**Given information**
***
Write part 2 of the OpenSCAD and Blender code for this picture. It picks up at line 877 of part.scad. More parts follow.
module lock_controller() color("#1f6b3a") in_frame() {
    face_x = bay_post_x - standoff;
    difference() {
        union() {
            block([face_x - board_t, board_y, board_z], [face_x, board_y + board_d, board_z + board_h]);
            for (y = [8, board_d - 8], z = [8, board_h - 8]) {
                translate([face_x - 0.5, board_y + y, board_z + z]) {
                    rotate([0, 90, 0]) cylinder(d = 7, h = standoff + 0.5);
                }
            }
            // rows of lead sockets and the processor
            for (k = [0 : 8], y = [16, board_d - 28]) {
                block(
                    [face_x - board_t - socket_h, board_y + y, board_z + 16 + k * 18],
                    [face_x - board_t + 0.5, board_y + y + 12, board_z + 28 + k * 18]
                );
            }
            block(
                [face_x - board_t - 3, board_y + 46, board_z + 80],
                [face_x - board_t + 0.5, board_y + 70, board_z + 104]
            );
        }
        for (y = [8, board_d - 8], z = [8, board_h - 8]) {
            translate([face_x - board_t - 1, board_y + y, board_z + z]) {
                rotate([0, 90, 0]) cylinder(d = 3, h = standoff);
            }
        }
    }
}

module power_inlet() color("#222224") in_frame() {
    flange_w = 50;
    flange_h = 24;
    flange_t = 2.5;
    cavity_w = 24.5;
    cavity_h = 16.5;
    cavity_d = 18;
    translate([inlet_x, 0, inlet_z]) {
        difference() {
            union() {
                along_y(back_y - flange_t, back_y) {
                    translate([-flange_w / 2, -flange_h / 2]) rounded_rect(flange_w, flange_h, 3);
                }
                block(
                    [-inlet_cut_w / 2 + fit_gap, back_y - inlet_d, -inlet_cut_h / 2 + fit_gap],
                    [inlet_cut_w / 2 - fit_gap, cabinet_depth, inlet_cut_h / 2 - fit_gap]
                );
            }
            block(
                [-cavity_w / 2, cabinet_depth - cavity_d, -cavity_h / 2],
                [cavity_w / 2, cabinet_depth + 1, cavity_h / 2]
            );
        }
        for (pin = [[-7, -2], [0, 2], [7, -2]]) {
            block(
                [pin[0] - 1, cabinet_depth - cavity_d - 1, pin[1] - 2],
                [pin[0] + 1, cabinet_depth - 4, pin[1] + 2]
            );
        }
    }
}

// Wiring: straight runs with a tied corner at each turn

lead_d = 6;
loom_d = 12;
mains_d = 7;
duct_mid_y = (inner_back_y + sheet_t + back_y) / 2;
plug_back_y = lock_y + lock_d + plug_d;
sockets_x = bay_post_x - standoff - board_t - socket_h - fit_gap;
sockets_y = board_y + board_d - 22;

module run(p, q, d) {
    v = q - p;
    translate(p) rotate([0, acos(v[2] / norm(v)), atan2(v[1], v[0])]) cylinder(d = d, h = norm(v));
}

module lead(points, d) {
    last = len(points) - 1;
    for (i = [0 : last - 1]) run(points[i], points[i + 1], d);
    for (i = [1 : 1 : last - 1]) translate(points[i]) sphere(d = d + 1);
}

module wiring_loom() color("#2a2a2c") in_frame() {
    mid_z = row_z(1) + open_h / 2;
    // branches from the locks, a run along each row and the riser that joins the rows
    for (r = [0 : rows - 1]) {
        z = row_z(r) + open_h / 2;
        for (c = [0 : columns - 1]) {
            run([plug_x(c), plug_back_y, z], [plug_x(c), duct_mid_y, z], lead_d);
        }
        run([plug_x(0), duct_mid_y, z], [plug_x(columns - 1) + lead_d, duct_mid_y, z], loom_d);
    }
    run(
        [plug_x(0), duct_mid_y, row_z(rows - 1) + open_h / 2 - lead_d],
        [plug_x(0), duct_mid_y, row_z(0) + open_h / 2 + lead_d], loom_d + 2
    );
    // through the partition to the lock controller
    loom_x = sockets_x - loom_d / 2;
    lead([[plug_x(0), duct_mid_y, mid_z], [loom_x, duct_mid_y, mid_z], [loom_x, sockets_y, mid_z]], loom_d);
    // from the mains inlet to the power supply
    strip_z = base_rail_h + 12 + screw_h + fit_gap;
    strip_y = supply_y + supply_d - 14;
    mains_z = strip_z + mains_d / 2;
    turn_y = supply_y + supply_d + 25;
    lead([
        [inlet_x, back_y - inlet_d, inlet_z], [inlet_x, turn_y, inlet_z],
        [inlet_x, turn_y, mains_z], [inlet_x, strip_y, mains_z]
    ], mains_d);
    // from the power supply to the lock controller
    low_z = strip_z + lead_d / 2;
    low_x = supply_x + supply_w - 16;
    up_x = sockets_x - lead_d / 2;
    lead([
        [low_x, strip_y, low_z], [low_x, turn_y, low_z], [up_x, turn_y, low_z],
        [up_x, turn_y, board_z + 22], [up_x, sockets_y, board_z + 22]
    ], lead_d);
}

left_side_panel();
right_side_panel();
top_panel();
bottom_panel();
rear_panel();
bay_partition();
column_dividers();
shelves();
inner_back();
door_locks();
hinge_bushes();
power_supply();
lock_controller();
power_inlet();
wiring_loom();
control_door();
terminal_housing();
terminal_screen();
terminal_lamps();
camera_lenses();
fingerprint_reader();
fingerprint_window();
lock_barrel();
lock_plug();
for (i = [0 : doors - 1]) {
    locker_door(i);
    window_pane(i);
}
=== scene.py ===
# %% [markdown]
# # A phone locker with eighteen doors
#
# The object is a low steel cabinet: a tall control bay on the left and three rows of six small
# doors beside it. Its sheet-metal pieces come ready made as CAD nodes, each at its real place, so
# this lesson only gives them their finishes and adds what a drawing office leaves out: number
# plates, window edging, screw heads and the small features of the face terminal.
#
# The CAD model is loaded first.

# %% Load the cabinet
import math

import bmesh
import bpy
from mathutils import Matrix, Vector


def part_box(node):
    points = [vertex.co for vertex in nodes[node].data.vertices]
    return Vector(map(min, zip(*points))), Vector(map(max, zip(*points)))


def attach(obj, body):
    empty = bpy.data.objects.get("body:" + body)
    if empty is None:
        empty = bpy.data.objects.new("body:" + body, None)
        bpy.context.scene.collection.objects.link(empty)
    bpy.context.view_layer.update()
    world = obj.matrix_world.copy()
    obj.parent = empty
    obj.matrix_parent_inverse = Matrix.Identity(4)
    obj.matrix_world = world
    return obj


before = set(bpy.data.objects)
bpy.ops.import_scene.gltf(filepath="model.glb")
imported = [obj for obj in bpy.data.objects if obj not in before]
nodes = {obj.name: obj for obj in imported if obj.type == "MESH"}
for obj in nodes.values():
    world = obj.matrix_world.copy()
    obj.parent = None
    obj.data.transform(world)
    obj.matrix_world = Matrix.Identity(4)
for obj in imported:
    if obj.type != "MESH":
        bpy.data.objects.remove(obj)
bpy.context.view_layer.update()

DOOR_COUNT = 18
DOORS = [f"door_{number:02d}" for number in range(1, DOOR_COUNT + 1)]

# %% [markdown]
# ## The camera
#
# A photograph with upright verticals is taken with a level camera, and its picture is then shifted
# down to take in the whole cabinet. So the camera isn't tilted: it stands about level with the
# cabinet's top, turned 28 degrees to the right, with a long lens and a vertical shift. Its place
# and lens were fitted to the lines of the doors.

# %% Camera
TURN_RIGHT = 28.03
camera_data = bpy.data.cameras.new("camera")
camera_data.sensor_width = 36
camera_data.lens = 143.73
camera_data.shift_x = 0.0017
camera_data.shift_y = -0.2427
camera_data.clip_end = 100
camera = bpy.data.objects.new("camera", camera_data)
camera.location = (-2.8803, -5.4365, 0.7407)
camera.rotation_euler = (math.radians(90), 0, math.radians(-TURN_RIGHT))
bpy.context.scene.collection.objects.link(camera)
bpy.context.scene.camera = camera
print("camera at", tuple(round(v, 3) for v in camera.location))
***
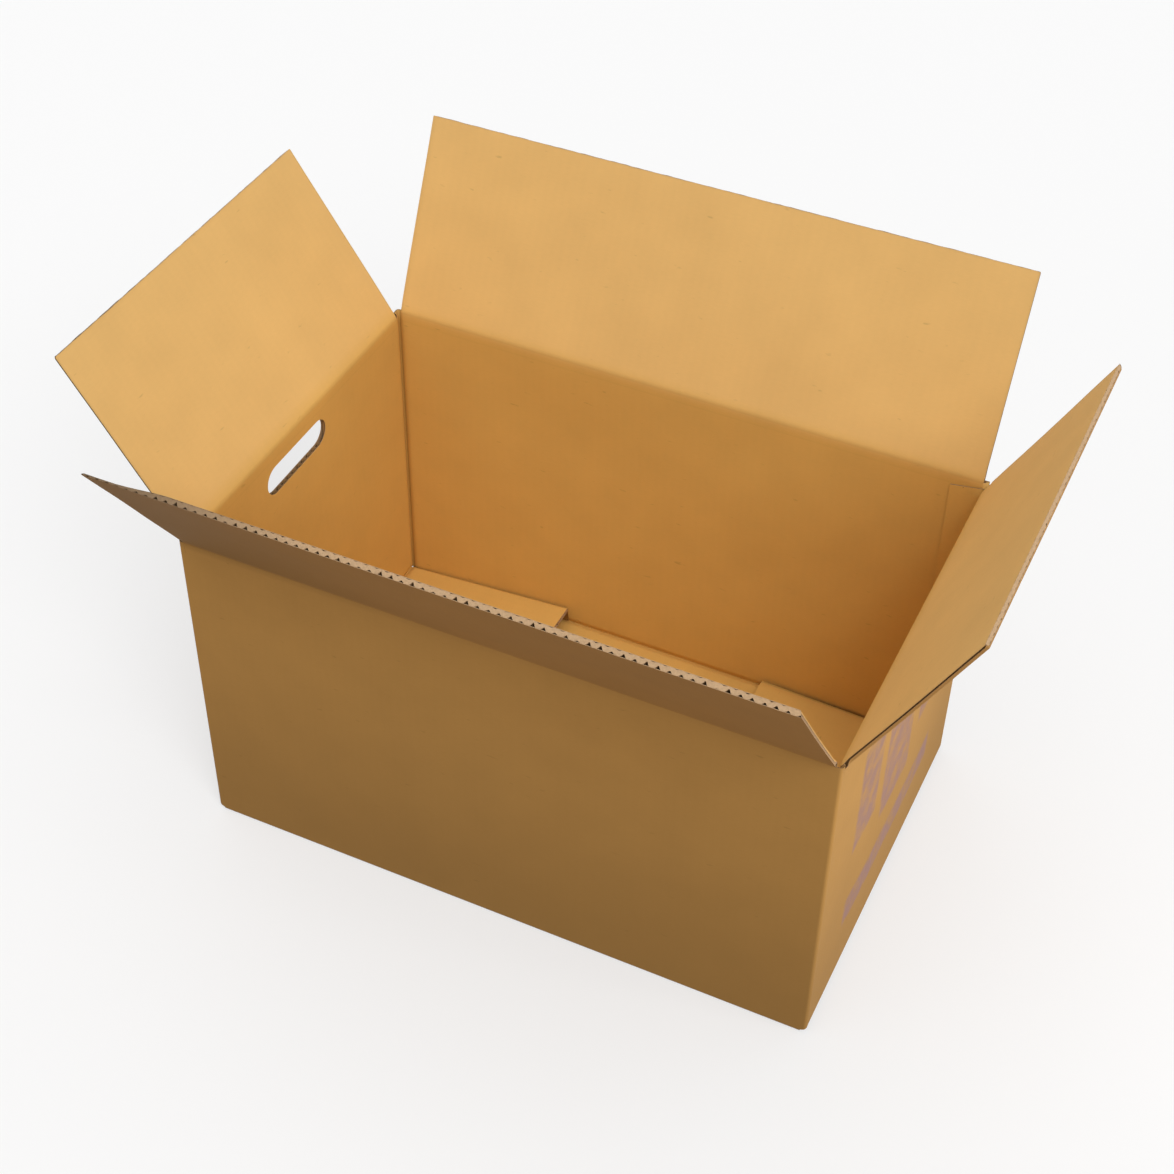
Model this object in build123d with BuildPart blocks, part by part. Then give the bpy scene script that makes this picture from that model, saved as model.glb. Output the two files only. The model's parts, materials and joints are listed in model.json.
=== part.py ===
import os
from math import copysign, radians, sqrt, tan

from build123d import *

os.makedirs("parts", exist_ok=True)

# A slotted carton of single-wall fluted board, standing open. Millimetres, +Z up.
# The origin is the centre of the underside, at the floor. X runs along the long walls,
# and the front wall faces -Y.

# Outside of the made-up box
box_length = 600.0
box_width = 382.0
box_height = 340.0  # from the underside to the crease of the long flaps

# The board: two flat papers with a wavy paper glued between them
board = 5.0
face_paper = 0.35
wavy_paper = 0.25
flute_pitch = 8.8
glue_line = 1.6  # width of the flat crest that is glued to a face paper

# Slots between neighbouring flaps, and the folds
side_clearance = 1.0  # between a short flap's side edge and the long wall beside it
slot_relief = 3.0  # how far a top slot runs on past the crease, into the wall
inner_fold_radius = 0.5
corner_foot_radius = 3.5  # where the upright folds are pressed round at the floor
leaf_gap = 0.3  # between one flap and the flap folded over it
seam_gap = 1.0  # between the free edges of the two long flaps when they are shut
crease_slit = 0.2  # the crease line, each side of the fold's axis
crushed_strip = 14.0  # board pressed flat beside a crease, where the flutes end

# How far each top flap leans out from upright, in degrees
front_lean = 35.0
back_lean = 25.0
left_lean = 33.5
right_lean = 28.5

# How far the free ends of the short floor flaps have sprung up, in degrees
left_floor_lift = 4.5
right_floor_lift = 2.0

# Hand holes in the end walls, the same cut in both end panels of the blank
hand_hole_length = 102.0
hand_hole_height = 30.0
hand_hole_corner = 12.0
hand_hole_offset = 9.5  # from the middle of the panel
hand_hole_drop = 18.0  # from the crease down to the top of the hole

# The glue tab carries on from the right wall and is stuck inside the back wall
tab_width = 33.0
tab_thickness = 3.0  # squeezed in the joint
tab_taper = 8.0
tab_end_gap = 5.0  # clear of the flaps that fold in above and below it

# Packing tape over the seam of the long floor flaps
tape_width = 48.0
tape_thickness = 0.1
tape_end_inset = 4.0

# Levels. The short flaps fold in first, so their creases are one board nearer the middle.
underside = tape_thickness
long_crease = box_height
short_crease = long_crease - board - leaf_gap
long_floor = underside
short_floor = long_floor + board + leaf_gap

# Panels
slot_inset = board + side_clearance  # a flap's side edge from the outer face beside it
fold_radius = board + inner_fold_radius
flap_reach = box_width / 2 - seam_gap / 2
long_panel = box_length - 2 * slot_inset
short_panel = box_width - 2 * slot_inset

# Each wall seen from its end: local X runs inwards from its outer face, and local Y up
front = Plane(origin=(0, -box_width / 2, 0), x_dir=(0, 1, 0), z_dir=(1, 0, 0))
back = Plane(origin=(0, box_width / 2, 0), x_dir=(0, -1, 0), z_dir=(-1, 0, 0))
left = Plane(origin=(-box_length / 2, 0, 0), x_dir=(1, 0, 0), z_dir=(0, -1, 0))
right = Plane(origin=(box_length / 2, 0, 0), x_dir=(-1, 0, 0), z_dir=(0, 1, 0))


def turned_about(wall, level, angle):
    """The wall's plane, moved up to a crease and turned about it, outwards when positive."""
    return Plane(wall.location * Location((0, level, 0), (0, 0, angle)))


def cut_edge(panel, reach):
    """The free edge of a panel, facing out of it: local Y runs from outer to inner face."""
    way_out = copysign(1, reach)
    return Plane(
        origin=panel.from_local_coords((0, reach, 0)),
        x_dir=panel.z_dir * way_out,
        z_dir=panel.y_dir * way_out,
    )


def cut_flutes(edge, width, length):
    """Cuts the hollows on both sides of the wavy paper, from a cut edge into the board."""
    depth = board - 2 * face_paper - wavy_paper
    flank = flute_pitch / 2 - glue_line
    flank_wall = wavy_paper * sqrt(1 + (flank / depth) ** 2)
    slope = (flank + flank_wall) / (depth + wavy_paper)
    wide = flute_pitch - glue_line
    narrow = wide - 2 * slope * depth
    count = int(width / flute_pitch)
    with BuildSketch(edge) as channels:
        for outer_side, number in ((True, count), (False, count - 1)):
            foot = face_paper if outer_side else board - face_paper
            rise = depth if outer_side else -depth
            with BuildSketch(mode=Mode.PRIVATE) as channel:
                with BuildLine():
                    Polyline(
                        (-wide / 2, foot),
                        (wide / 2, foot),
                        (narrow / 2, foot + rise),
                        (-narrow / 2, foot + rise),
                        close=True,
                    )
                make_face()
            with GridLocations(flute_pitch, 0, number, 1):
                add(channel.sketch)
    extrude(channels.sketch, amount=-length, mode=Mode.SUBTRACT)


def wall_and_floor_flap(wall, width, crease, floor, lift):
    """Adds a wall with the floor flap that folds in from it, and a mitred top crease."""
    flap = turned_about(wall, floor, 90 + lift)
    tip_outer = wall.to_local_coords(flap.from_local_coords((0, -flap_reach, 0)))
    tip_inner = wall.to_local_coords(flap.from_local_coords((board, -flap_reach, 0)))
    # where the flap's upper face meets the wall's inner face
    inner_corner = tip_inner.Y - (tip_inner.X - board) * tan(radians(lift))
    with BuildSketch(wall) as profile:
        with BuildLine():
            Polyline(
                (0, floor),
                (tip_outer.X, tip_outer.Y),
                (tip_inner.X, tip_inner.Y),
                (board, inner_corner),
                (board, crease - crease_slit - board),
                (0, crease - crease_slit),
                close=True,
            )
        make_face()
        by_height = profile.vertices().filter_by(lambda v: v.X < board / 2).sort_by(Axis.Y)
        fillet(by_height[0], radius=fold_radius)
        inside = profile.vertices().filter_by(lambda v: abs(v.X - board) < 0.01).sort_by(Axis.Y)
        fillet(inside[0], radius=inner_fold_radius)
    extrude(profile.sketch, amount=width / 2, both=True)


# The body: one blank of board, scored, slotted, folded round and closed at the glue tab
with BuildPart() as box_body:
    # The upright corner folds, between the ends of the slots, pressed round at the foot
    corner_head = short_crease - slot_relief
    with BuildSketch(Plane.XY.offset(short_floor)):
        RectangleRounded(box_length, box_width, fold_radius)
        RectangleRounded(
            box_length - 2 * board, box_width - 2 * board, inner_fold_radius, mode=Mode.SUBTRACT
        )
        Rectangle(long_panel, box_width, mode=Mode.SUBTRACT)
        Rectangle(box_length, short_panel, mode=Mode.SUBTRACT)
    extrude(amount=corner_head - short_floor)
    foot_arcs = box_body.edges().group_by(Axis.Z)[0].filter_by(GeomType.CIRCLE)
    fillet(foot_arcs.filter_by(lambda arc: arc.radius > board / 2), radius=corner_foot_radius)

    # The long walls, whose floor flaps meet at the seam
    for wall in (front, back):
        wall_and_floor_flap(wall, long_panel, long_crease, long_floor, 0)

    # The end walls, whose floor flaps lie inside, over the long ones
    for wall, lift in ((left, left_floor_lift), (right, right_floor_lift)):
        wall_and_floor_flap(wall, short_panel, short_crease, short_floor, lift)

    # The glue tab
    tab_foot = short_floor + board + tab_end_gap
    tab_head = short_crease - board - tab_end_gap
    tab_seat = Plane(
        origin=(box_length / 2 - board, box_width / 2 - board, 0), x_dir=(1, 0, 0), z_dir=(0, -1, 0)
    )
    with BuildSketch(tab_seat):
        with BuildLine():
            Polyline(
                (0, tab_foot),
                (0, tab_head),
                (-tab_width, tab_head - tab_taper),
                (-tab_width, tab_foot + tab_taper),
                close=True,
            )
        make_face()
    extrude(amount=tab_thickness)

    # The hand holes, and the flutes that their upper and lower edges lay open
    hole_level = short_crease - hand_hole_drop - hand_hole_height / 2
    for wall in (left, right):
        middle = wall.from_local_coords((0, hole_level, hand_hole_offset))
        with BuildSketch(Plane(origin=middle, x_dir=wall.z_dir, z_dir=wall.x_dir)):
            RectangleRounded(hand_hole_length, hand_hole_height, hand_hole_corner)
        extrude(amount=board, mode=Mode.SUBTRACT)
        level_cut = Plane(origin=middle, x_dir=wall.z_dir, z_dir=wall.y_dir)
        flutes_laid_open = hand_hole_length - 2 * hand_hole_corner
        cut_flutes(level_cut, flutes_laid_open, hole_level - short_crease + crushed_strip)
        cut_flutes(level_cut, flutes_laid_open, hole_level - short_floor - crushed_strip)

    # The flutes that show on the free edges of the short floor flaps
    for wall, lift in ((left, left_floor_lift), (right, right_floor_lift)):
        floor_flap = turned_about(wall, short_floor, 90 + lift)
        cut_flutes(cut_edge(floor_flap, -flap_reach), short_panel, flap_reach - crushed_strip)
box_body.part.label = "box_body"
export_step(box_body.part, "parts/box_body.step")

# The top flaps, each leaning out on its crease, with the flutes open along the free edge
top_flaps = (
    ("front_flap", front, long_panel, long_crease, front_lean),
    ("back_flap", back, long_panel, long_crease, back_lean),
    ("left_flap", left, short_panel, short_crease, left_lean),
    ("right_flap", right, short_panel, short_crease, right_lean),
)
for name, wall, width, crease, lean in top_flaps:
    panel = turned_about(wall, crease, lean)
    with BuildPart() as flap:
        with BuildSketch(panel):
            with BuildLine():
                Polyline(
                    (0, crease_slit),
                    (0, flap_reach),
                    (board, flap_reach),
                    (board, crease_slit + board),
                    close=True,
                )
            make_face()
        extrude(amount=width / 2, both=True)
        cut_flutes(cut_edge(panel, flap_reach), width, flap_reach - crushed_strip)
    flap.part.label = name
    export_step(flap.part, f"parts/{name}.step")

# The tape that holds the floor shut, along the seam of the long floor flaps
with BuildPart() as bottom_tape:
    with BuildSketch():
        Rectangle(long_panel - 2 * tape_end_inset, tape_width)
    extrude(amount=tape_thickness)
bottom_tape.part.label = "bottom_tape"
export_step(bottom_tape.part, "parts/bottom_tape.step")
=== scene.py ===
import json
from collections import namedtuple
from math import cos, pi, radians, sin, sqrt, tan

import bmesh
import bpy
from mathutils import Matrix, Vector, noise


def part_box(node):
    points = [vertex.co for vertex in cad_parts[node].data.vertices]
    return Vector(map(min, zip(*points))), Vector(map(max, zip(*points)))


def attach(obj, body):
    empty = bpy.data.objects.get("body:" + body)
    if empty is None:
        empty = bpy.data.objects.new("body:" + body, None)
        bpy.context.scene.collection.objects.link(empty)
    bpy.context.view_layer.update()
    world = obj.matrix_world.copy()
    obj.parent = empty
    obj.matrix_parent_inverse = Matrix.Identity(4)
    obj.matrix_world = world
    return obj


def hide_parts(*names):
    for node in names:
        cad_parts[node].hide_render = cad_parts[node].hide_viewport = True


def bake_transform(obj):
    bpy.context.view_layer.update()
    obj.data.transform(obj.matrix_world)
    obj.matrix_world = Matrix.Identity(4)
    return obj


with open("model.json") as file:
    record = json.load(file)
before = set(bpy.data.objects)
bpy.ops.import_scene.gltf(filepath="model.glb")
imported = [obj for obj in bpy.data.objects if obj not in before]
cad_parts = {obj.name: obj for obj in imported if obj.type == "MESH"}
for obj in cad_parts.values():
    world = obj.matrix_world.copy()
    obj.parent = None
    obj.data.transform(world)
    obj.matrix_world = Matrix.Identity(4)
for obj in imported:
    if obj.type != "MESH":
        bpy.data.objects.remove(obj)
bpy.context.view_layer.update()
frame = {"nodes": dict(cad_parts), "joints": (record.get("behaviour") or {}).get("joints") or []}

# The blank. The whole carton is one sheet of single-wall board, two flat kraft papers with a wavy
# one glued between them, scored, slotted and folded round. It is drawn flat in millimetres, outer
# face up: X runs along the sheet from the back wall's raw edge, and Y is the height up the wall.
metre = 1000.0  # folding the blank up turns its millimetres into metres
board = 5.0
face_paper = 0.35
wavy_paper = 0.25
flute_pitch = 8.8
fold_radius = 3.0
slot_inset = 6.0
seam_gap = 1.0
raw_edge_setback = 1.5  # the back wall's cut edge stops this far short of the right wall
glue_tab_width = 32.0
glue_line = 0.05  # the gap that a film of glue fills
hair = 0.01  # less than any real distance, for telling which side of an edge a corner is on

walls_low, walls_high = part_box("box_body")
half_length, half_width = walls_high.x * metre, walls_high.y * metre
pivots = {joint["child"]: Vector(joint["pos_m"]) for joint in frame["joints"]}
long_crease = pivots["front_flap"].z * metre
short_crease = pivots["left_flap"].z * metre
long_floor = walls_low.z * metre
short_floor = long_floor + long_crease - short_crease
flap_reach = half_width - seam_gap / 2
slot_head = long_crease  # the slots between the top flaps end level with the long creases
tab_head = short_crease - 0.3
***
**Goal of the exercise**
Starting with the line with "Model this object" and ending with the line with "right_lean = 28.5", extract every line exactly and nothing outside that span.

**Exercise output**
Model this object in build123d with BuildPart blocks, part by part. Then give the bpy scene script that makes this picture from that model, saved as model.glb. Output the two files only. The model's parts, materials and joints are listed in model.json.
=== part.py ===
import os
from math import copysign, radians, sqrt, tan

from build123d import *

os.makedirs("parts", exist_ok=True)

# A slotted carton of single-wall fluted board, standing open. Millimetres, +Z up.
# The origin is the centre of the underside, at the floor. X runs along the long walls,
# and the front wall faces -Y.

# Outside of the made-up box
box_length = 600.0
box_width = 382.0
box_height = 340.0  # from the underside to the crease of the long flaps

# The board: two flat papers with a wavy paper glued between them
board = 5.0
face_paper = 0.35
wavy_paper = 0.25
flute_pitch = 8.8
glue_line = 1.6  # width of the flat crest that is glued to a face paper

# Slots between neighbouring flaps, and the folds
side_clearance = 1.0  # between a short flap's side edge and the long wall beside it
slot_relief = 3.0  # how far a top slot runs on past the crease, into the wall
inner_fold_radius = 0.5
corner_foot_radius = 3.5  # where the upright folds are pressed round at the floor
leaf_gap = 0.3  # between one flap and the flap folded over it
seam_gap = 1.0  # between the free edges of the two long flaps when they are shut
crease_slit = 0.2  # the crease line, each side of the fold's axis
crushed_strip = 14.0  # board pressed flat beside a crease, where the flutes end

# How far each top flap leans out from upright, in degrees
front_lean = 35.0
back_lean = 25.0
left_lean = 33.5
right_lean = 28.5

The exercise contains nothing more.